Rockefeller, in the 1950’s, 1960’s and 1970’s, was a liberal Republican governor of New York State.  Nixon, from 1953 to 1961, was vice president during the presidency of Dwight Eisenhower.  Nixon was basically a centrist Republican.  Nixon in 1960 lost the presidential race to John Kennedy.  (On Nov. 22, 1963, Kennedy was assassinated in Dallas, Texas, making Vice President Lyndon Johnson president.)  In 1968, Nixon won the presidency, was overwhelmingly re-elected in 1972, and resigned in disgrace in 1974.  Goldwater, for many years, was a conservative Republican senator from Arizona.  In 1964, Goldwater overwhelmingly lost the presidential race to Democrat Johnson.

Today, with perhaps two or three exceptions, the Republican Party thinks and acts monolithically.  Almost all Republicans are anti-abortion, homophobic, xenophobic, and protectionist.   However, they do agree on one major issue:  support for Israel.  That Zionist support comes mostly from evangelical Christians or Christian fundamentalists, many of whom live in the Deep South or in certain Western states like Utah, Wyoming, Idaho, and Montana.

In 2020, the Republicans, at the federal level, managed to lose the White House, the Senate, and the House of Representatives.  The loss of both the Senate and the House was narrow.

Politics is not religion, but too many Republicans act as if they are religious fundamentalists.  If a Republican disagrees with the majority of other Republicans, he or she is basically excommunicated.  Congresspersons Liz Chaney and Adam Kinzinger are examples.  Also, somewhat on the fringe, are two Republican senators:  Susan Collins of Maine and Lisa Murkowski of Alaska.

Over the last 100 years, no Republican presidential candidate, according to the Jewish Encyclopedia, has ever won a majority of the Jewish vote. 

Even a somewhat moderate Republican candidate, Arnold Schwarzenegger, when running for re-election in 2006 as governor of California, did well with Jewish voters but only managed to get 48 percent of the Jewish vote.

The time has come for Republicans to become more flexible.  In 1952, at their national convention, they showed that the centrist Dwight Eisenhower could beat the more conservative Sen.
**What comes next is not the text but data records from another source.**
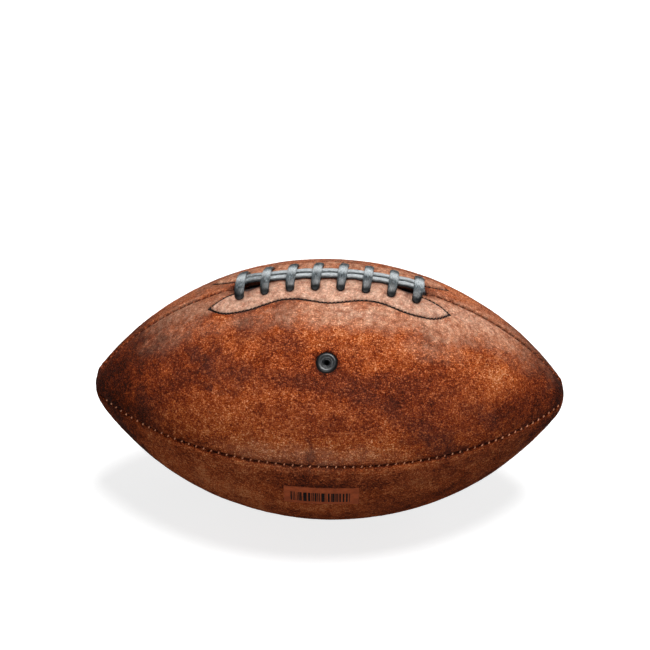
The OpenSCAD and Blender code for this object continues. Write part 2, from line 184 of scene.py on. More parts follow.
def pebbles(points, size, seed):
    """Rounded grain: 0 in the grooves and 1 on the crowns."""
    p = points / size
    base = np.floor(p)
    near = np.full(p.shape[:-1], 9.0)
    second = np.full(p.shape[:-1], 9.0)
    for step in np.ndindex(3, 3, 3):
        cell = base + np.array(step) - 1
        spot = cell + np.stack([lattice(cell, seed + k) for k in range(3)], axis=-1)
        away = np.linalg.norm(spot - p, axis=-1)
        second = np.minimum(second, np.maximum(near, away))
        near = np.minimum(near, away)
    return np.clip((second - near) * 1.6, 0, 1)


# ---- The sewn outline beside the lacing, as places (x, reach) on one side of the laced seam ----
def lobe_reach(x):
    return OUTLINE_REACH - OUTLINE_WAVE * (1 - np.cos(2 * np.pi * x / LOBE_PITCH)) / 2


def half_outline():
    x = np.linspace(0, DIVE_X, 40)
    quarter = np.linspace(0, QUARTER, 12)[1:]
    out = np.stack([DIVE_X + (TIP_X - DIVE_X) * np.sin(quarter),
                    TIP_REACH + (lobe_reach(DIVE_X) - TIP_REACH) * np.cos(quarter) ** 2], axis=1)
    back = np.stack([RETURN_X + (TIP_X - RETURN_X) * np.cos(quarter),
                     TIP_RETURN + (TIP_REACH - TIP_RETURN) * np.cos(quarter) ** 2], axis=1)
    return np.concatenate([np.stack([x, lobe_reach(x)], axis=1), out, back])


HALF_OUTLINE = half_outline()
OUTLINE = np.concatenate([HALF_OUTLINE[:0:-1] * [-1, 1], HALF_OUTLINE])


def outline_distance(x, reach):
    """Distance to the sewn line, positive on the lacing's side."""
    p = np.stack([x, reach], axis=-1)
    best = np.full(x.shape, 99.0)
    inside = np.zeros(x.shape, bool)
    ring = np.concatenate([[[-RETURN_X, -1.0]], OUTLINE, [[RETURN_X, -1.0]]])
    for k, (a, b) in enumerate(zip(ring, np.roll(ring, -1, axis=0))):
        run = b - a
        if 0 < k < len(ring) - 2:
            t = np.clip(((p - a) @ run) / (run @ run), 0, 1)
            best = np.minimum(best, np.linalg.norm(p - a - t[..., None] * run, axis=-1))
        crosses = (a[1] > reach) != (b[1] > reach)
        with np.errstate(divide="ignore", invalid="ignore"):
            cut = a[0] + (reach - a[1]) / (b[1] - a[1]) * run[0]
        inside ^= crosses & (x < cut)
    return np.where(inside, best, -best)


# ---- Relief of the leather: what stands out from or sinks into the plain surface ----
SWELLS = [(0.26, 38, 11), (0.12, 13, 12), (0.06, 5, 13)]    # height, size of the lumps, seed
NOSE_CALM = 3, 14                # radii between which the relief fades in from a nose
GRAIN_HEIGHT, GRAIN_SIZE, GRAIN_SEED = 0.12, 2.0, 21
SEAM_DRAWS = [(0.45, 1.6), (0.12, 7.0)]                     # depth and reach of the draw to a seam
PUCKER, PUCKER_RAGGED, PUCKER_REACH = 0.14, 0.16, 2.2
TOP_EDGE_RISE, TOP_EDGE_SCALLOP, TOP_EDGE_DROP = 0.25, 0.4, 0.35
RIPPLE, RIPPLE_REACH = 0.13, 24                             # on the lower panels, under a side seam
BULGE_BETWEEN_LACES, BULGE_BESIDE_LACES = 0.62, 0.7
HOLE_DIP, HOLE_LIP, HOLE_CREASE = 1.1, 0.25, 0.16
WRINKLE = 0.13
VALVE_SWELL, VALVE_DIP = (0.1, 8.4, 2.0), (0.25, 5.6, 1.4)      # height, radius and width of a ring
PAD_HEIGHT, SEWN_DEPTH, OUTER_SWELL = 0.5, 0.6, 0.24
LIP_ROLL, LIP_ROLL_WIDTH, LIP_DRAW, LIP_DRAW_WIDTH = 1.5, 1.9, 0.45, 6


def hole_places(side):
    """Places of one row of lace holes; side is 1 at the front and -1 at the back."""
    return [LACE_HALF - k * LACE_PITCH - side * LACE_LEAN / 2 for k in range(CROSS_LACES)]


def hole_reach(side):
    return FRONT_REACH if side > 0 else REAR_REACH


GAPE_LEFT, GAPE_RIGHT = {1: 6.6, -1: 0.8}, {1: 5.6, -1: 0.6}    # of the slot's ends, front and rear lip
GAPE_AT_DIVES, GAPE_BETWEEN = 1.2, 0.25


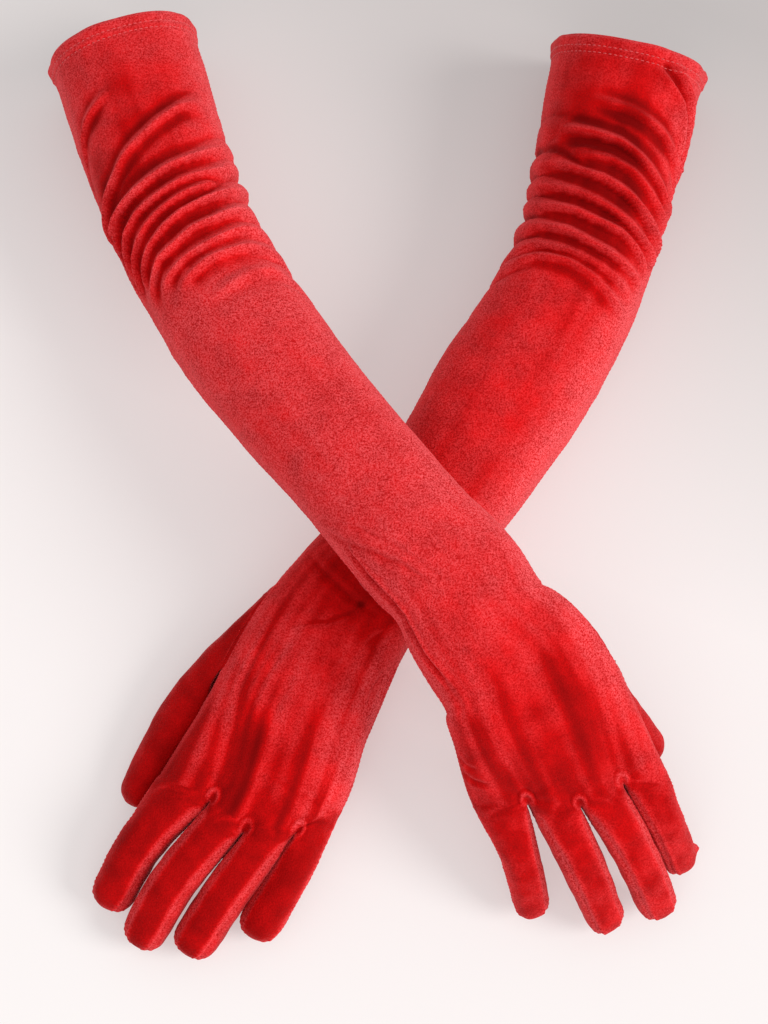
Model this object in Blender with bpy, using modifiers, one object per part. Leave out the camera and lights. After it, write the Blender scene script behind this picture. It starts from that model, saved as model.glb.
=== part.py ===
"""A pair of over-the-elbow opera gloves in red stretch velvet, keeping the shape of the arms.

The left glove lies on its flattened underside with its fingertips down. The right glove
crosses over it and comes down on its cuff and its fingertips. Fingers point to -Y.
"""
import bpy
from math import cos, sin, radians, copysign
from mathutils import Vector

MM = 0.001
UP = Vector((0.0, 0.0, 1.0))

# Cloth and seams, in millimetres.
CLOTH = 0.8            # velvet pile and knit backing
HEM_CLOTH = 1.8        # the hem is the cloth doubled
HEM_DEPTH = 11.0
HEM_GROOVE = 1.3       # between the hem and the panels, where the stitching runs
THREAD = 0.25          # radius of the hem thread
BUTT_SEAM = 0.6        # each panel stops this far from a seam along the side
CORNER_SEAM = 1.3      # and this far from a seam that runs along a corner
HINGE_GAP = 1.3        # between the hand and the root of each finger
CROTCH_GAP = 0.5       # each side of the line where two fingers part
ALLOWANCE = 3.0        # half width of the pressed-open side seam
ALLOWANCE_DEPTH = 1.25  # how far inside the outer face it lies
CONTACT = 1.6          # cloth this close to the floor lies flat on it

# Moves the middle of the pair's footprint to the origin.
SHIFT = Vector((3.8, -10.2, 0.0))

# Rings round the sleeve: 8 columns over the back, 2 down the outer side, 8 under the
# palm, 2 up the thumb side.
RING_ANGLES = ([20 + 17.5 * i for i in range(9)] + [180]
               + [200 + 17.5 * i for i in range(9)] + [360])
SLEEVE_RINGS = 22
ROUNDNESS = 2.25       # exponent of the sleeve's cross-section
OUTER_SIDE = 9         # column of the little-finger side
THUMB_SIDE = 19        # column of the thumb side

# Stations down the middle of the arm from hem to knuckles: x, y, z, half width, half height.
LEFT_ARM = [
    (123.7, 224.2, 38.5, 39.2, 39.0), (111.8, 172.4, 37.5, 36.7, 38.0),
    (101.0, 125.6, 36.0, 34.9, 36.5), (83.8, 86.6, 35.0, 36.7, 36.0),
    (62.2, 51.7, 34.0, 38.0, 34.5), (43.0, 20.9, 32.5, 35.6, 33.0),
    (23.4, -7.9, 31.0, 34.0, 31.5), (5.3, -30.5, 29.5, 33.9, 30.0),
    (-15.0, -52.8, 28.0, 33.8, 27.0), (-33.3, -81.6, 27.0, 36.3, 22.0),
    (-52.1, -124.2, 27.5, 39.0, 17.0), (-68.1, -155.2, 26.5, 40.0, 13.5),
]
RIGHT_ARM = [
    (-132.2, 229.3, 39.5, 39.2, 39.5), (-114.5, 173.4, 48.0, 36.2, 37.5),
    (-98.8, 128.2, 55.0, 35.0, 35.5), (-84.9, 101.0, 60.0, 34.7, 34.0),
    (-66.8, 70.6, 67.0, 35.3, 32.5), (-44.1, 38.5, 75.0, 33.7, 31.0),
    (-20.1, 7.6, 83.0, 32.4, 28.5), (-8.4, -7.1, 86.5, 32.2, 27.0),
    (12.5, -33.6, 90.0, 32.4, 25.5), (34.2, -56.4, 90.5, 32.7, 23.5),
    (45.1, -76.1, 88.0, 34.0, 22.0), (61.7, -95.5, 83.5, 38.5, 19.0),
    (74.8, -123.6, 73.0, 41.5, 16.0), (82.9, -141.1, 65.0, 41.5, 13.5),
]

# The line where the fingers part, on the back of the hand, from the thumb side to the
# outer side: x, y, z, and how thick the glove is there.
LEFT_CROTCH = [(-106.0, -137.8, 30.0, 11.0), (-80.9, -148.3, 35.5, 18.0),
               (-65.1, -162.9, 36.0, 18.0), (-40.6, -163.2, 34.0, 17.0),
               (-19.9, -151.4, 28.0, 11.0)]
RIGHT_CROTCH = [(130.4, -139.9, 61.0, 11.0), (110.1, -144.1, 66.0, 18.0),
                (90.4, -154.7, 66.0, 18.0), (66.1, -153.1, 64.0, 17.0),
                (43.6, -154.9, 58.0, 11.0)]
KNUCKLE_RISE = 2.5     # the cloth rises over each finger between the crotches

FINGERS = ("index", "middle", "ring", "little")
# Middle joint and fingertip (x, y, z), half width there.
LEFT_FINGERS = {
    "index": [(-115.0, -169.5, 22.0, 10.0), (-130.3, -193.9, 8.6, 8.8)],
    "middle": [(-97.0, -186.2, 24.0, 9.8), (-113.7, -211.9, 8.6, 9.0)],
    "ring": [(-73.0, -190.9, 23.0, 9.3), (-91.6, -215.2, 8.6, 9.0)],
    "little": [(-44.6, -184.8, 19.0, 8.8), (-58.8, -208.1, 8.2, 8.4)],
}
RIGHT_FINGERS = {
    "index": [(133.4, -160.8, 42.0, 9.8), (145.0, -180.4, 10.5, 8.8)],
    "middle": [(117.1, -174.0, 43.0, 9.9), (130.8, -197.6, 9.5, 9.0)],
    "ring": [(91.8, -178.6, 42.0, 10.0), (106.2, -203.2, 9.5, 9.0)],
    "little": [(63.9, -175.8, 38.0, 9.4), (71.1, -197.6, 9.5, 8.4)],
}
FINGER_RINGS = 7
SQUARE_BY = 3          # the ring by which a finger is square to its length
FINGER_DEPTH = 0.86    # half height of a finger over its half width
TIP_REACH = 7.0        # from the last full ring to the end of the finger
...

Robert Taft of Ohio.  The contest between Eisenhower and Taft was bitter.  But enough Republicans, after losing the White House in 1932, 1936, 1940, 1944, and 1948, knew that Eisenhower could win a national election.

In America, nobody like a loser.  If the Republicans want to start winning national elections, they need to become more tolerant of different views.

At the present time, there is little philosophical difference among Donald Trump, a president who could not win re-election in 2020, Greg Abbott, the governor of Texas, and Ron DeSantis, the governor of Florida.  Ideological rigidity may work well in houses of worship but it doesn’t guarantee electoral victory.

If the Republicans don’t change their ways, they will end up antagonizing voters and continue to lose elections. 

Democrats have similar problems but, perhaps under the rubric of Franklin Roosevelt, tend to be united on major issues like support for universal health care, the public schools, and child care for every youngster.

Many of today’s Democrats engage in “group think,” meaning that certain groups, often ethnic groups, have rights that supersede the rights of individuals.  An example is that many Democrats favor lottery systems over merit in admissions to prestigious high schools.  This group-think bias even extends to admission to prestigious universities.  Also, group think applies in the hiring of people for certain jobs, especially public-sector jobs.

In today’s America, most voters support a strong defense, believe that America must remain the land of opportunity, and support –- within certain limits -– a woman’s right to terminate a pregnancy. 

Basically, Americans are not extremists, but the nation’s major political parties, unlike most Americans, are composed of too many extremists.

America needs a vibrant two-party system.  No such thing exists today.